Today comes the assertion by the Iranian president that Iran is a nuclear power. It seems inevitable that Iran will test a nuclear device in the near future. Soon, then, a regime lead by a certifiable lunatic who daily speaks of a future in which the United States has disappeared and threatens to wipe Israel from the map will possess nuclear weapons. Unlike other nuclear powers, and even the North Koreans, Iran is more than likely to use a nuclear bomb.
For years Iran has ignored and brushed aside warnings concerning its nuclear program, which have uttered by the United States, the European Union and Israel. President Bush has said repeatedly that an Iran with nuclear weapons is unacceptable. Yet the United States has abdicated dealing with the Iranians to the Europeans and the United Nations, with the predictable result that nothing has happened to retard the Iranian program. The President betrayed American national interest by subcontracting this issue to parties who lacked the leverage or will to effective deal with the problem.

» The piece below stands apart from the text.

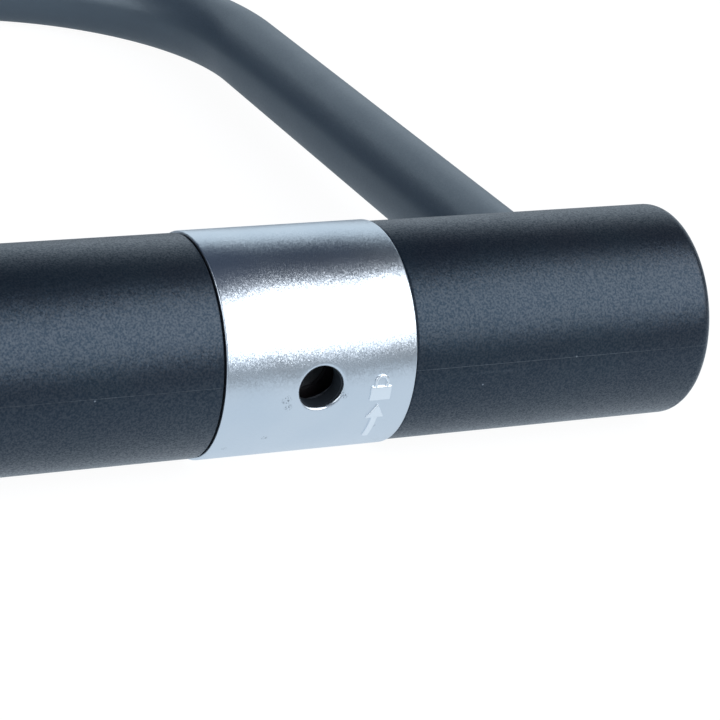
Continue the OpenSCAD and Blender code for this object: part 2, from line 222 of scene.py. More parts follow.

George Bush now has a decision to make. The Iranians are counting on the president's domestic opponents and his preoccupation with Iraq preventing him from taking aggressive action to eliminate or significantly setback their nuclear program. Bush has said that a nuclear armed Iran is unacceptable. Will he act, or will the Iranians join the North Koreans in demonstrating the hollowness of American warnings?